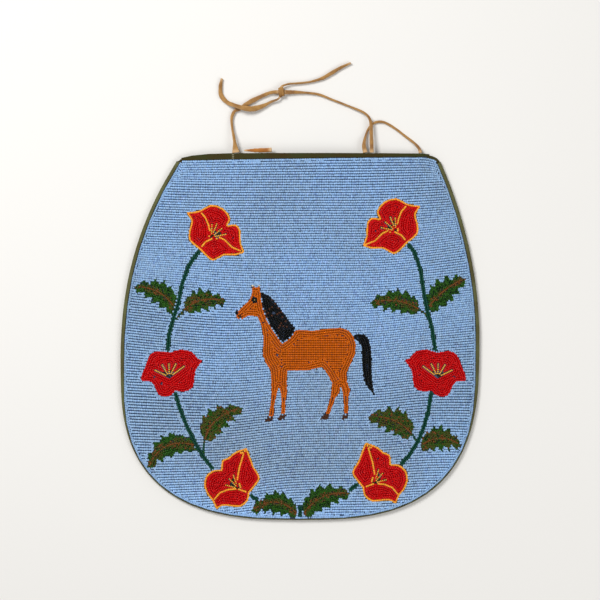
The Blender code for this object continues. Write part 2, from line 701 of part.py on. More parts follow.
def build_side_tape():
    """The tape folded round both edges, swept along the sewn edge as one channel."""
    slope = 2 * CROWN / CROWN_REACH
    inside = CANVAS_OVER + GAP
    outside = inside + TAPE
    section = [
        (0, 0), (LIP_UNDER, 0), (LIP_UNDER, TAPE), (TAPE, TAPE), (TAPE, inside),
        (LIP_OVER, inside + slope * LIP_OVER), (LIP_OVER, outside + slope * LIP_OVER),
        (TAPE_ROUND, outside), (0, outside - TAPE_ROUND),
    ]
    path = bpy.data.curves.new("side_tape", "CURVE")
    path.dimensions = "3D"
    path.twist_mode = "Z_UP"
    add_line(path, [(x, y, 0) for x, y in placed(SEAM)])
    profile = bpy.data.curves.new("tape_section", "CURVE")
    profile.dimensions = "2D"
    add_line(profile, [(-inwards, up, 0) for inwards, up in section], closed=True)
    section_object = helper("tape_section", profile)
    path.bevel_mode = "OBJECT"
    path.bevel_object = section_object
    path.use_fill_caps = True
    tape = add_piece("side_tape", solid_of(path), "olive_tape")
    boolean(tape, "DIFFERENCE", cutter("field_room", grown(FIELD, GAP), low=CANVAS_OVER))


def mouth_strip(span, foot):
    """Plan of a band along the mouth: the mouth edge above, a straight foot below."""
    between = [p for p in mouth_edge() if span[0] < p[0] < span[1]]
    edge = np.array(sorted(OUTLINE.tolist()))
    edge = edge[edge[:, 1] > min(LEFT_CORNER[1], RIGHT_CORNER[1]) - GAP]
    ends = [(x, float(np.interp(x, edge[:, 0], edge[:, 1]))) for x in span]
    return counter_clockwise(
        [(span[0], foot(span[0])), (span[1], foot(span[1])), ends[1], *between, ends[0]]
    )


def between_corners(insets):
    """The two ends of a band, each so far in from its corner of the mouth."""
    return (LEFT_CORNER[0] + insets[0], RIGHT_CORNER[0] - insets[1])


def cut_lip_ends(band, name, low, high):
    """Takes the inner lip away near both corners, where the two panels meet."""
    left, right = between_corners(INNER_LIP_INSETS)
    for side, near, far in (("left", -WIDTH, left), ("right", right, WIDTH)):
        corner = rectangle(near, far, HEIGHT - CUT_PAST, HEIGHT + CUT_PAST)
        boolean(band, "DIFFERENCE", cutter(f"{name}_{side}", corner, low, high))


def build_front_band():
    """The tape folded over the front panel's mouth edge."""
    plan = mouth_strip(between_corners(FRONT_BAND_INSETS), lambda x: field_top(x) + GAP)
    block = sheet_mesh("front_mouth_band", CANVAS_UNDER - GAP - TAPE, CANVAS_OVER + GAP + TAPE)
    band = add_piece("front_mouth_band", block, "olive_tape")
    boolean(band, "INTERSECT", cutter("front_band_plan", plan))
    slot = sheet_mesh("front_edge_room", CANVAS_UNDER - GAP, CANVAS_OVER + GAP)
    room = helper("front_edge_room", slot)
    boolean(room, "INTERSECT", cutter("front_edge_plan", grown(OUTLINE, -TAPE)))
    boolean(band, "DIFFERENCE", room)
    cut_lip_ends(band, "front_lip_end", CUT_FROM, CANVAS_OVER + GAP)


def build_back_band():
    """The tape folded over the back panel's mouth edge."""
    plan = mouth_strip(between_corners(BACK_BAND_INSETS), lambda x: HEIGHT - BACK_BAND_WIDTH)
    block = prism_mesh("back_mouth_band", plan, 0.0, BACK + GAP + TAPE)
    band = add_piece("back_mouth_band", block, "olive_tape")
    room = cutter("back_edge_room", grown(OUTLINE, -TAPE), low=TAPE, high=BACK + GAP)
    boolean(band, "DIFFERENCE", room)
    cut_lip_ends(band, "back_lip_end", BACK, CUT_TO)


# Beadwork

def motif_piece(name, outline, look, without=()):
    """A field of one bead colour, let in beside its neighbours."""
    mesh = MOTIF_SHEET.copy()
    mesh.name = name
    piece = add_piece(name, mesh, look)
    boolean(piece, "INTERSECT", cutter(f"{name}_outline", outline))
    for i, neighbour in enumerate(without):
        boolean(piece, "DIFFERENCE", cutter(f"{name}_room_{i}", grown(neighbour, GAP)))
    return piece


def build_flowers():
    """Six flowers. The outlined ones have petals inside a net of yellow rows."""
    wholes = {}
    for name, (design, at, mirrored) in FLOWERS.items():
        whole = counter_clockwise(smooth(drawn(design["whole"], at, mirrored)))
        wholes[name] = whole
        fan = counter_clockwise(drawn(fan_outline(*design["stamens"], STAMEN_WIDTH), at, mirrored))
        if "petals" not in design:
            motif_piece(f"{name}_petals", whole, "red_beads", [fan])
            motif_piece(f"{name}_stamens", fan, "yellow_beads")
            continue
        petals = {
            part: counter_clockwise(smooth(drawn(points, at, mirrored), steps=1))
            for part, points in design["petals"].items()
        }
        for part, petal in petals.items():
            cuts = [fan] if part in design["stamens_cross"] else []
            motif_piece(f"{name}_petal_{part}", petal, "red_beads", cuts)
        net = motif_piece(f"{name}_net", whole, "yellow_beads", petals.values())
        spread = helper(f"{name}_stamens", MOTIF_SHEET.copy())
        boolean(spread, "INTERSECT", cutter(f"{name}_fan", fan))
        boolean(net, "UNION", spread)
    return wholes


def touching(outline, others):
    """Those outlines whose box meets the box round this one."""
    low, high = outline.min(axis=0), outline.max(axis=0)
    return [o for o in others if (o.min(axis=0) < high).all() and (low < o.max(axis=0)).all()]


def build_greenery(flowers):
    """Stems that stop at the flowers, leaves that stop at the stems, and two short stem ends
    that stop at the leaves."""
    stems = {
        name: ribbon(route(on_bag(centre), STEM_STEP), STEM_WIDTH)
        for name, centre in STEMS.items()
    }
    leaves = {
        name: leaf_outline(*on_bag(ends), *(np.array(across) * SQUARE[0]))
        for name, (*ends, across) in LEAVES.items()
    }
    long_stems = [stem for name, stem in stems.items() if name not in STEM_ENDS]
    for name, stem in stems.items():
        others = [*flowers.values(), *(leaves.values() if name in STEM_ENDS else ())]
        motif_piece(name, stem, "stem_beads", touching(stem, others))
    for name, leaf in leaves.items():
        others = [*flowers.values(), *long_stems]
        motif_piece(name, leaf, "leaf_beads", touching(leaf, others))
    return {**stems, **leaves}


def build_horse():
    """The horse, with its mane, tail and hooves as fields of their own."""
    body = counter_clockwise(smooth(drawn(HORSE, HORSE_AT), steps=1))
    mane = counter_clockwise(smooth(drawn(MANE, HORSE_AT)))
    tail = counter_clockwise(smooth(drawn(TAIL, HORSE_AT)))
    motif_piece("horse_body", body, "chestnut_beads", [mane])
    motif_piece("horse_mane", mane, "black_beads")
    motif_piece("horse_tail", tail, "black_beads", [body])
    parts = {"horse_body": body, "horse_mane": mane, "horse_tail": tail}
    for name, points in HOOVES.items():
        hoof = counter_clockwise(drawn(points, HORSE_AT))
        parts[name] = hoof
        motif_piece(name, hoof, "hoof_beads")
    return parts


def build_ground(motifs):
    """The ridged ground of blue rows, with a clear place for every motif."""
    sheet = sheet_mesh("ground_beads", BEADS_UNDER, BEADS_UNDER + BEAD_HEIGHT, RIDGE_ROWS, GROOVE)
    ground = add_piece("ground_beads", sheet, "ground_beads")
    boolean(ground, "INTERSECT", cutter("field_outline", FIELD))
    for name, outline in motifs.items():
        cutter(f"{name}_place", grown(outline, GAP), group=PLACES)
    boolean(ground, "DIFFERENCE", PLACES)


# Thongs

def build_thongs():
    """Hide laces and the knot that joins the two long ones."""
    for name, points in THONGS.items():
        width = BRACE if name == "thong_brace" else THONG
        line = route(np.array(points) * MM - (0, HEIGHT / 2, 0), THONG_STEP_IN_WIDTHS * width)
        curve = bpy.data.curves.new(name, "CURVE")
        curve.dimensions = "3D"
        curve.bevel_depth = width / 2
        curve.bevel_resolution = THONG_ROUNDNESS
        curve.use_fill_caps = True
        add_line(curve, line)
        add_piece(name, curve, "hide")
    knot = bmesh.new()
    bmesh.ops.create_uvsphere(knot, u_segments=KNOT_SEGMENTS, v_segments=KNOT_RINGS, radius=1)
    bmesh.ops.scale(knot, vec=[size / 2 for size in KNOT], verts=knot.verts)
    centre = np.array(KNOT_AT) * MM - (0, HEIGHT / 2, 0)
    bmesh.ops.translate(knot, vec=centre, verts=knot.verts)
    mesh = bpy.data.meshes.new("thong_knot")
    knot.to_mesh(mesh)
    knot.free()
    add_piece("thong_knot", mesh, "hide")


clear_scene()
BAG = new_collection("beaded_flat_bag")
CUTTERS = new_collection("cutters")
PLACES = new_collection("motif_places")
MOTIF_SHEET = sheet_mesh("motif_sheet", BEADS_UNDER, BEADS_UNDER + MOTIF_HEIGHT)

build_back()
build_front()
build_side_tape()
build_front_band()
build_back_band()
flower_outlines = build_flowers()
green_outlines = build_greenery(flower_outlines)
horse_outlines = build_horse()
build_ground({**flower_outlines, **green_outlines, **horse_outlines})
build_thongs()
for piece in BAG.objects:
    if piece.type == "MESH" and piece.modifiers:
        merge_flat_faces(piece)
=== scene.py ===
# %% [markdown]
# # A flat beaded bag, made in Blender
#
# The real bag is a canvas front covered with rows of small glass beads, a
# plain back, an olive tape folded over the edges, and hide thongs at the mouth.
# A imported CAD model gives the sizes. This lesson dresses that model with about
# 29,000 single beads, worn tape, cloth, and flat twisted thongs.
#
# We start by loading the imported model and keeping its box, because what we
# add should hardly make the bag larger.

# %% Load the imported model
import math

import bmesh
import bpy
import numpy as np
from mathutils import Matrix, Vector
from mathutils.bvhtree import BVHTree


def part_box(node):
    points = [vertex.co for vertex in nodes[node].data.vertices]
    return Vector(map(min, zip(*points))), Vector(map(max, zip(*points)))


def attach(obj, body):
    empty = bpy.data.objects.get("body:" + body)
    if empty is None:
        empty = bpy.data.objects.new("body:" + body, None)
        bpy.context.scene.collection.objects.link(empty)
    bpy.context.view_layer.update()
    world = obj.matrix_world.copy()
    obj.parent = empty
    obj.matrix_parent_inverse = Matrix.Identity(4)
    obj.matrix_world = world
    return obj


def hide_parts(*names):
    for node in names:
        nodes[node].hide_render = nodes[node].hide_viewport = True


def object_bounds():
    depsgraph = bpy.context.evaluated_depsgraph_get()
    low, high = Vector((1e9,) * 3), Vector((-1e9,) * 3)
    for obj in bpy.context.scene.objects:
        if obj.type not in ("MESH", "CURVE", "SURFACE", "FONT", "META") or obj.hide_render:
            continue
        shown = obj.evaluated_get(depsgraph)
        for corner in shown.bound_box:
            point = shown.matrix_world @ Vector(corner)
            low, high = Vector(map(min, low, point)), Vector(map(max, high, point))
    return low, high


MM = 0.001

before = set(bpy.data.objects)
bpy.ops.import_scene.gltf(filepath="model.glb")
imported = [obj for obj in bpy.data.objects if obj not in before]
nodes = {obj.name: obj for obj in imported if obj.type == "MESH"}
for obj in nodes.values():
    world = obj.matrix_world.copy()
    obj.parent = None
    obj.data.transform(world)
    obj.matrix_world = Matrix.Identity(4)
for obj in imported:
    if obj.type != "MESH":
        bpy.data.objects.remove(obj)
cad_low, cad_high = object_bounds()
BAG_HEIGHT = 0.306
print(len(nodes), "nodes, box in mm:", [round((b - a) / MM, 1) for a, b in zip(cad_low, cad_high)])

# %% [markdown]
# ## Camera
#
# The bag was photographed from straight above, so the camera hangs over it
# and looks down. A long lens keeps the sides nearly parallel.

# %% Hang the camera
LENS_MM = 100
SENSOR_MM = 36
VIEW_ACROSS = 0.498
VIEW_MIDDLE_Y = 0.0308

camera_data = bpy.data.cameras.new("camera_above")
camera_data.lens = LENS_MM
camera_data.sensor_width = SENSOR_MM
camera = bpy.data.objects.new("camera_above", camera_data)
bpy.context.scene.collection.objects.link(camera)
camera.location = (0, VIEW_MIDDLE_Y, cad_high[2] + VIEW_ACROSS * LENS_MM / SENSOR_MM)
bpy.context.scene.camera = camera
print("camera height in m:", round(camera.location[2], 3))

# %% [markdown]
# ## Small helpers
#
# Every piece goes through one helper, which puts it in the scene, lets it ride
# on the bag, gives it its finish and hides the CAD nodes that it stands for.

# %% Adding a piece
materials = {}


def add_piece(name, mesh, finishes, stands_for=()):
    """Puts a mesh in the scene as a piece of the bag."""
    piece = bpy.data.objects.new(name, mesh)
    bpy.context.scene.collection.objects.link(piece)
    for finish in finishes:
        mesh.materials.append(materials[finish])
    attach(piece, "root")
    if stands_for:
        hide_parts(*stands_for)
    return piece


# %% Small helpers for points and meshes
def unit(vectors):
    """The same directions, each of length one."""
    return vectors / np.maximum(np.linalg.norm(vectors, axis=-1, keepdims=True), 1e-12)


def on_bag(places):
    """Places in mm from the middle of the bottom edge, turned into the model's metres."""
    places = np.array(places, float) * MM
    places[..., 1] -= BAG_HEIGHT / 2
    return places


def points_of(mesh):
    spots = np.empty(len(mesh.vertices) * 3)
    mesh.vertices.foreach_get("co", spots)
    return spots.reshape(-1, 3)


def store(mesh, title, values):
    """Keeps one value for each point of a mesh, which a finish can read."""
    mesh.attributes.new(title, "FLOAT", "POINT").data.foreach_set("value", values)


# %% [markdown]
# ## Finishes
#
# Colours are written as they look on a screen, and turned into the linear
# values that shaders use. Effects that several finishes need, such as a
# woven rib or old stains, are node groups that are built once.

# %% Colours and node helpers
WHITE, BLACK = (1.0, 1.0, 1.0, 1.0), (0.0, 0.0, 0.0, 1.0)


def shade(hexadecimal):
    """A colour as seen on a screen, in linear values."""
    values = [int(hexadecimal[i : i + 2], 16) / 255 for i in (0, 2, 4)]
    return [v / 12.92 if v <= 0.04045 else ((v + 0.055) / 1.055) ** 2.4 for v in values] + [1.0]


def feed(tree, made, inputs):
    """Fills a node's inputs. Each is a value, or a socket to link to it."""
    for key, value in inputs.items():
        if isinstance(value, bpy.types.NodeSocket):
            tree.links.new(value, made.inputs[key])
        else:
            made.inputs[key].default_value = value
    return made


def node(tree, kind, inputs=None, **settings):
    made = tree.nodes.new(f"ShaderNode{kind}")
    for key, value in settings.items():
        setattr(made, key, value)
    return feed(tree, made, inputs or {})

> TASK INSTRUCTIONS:
Exactly as written, return the lines from the line containing "build_back()" through the line containing "bpy.context.scene.collection.objects.link(empty)", both included.

> ANSWER:
build_back()
build_front()
build_side_tape()
build_front_band()
build_back_band()
flower_outlines = build_flowers()
green_outlines = build_greenery(flower_outlines)
horse_outlines = build_horse()
build_ground({**flower_outlines, **green_outlines, **horse_outlines})
build_thongs()
for piece in BAG.objects:
    if piece.type == "MESH" and piece.modifiers:
        merge_flat_faces(piece)
=== scene.py ===
# %% [markdown]
# # A flat beaded bag, made in Blender
#
# The real bag is a canvas front covered with rows of small glass beads, a
# plain back, an olive tape folded over the edges, and hide thongs at the mouth.
# A imported CAD model gives the sizes. This lesson dresses that model with about
# 29,000 single beads, worn tape, cloth, and flat twisted thongs.
#
# We start by loading the imported model and keeping its box, because what we
# add should hardly make the bag larger.

# %% Load the imported model
import math

import bmesh
import bpy
import numpy as np
from mathutils import Matrix, Vector
from mathutils.bvhtree import BVHTree


def part_box(node):
    points = [vertex.co for vertex in nodes[node].data.vertices]
    return Vector(map(min, zip(*points))), Vector(map(max, zip(*points)))


def attach(obj, body):
    empty = bpy.data.objects.get("body:" + body)
    if empty is None:
        empty = bpy.data.objects.new("body:" + body, None)
        bpy.context.scene.collection.objects.link(empty)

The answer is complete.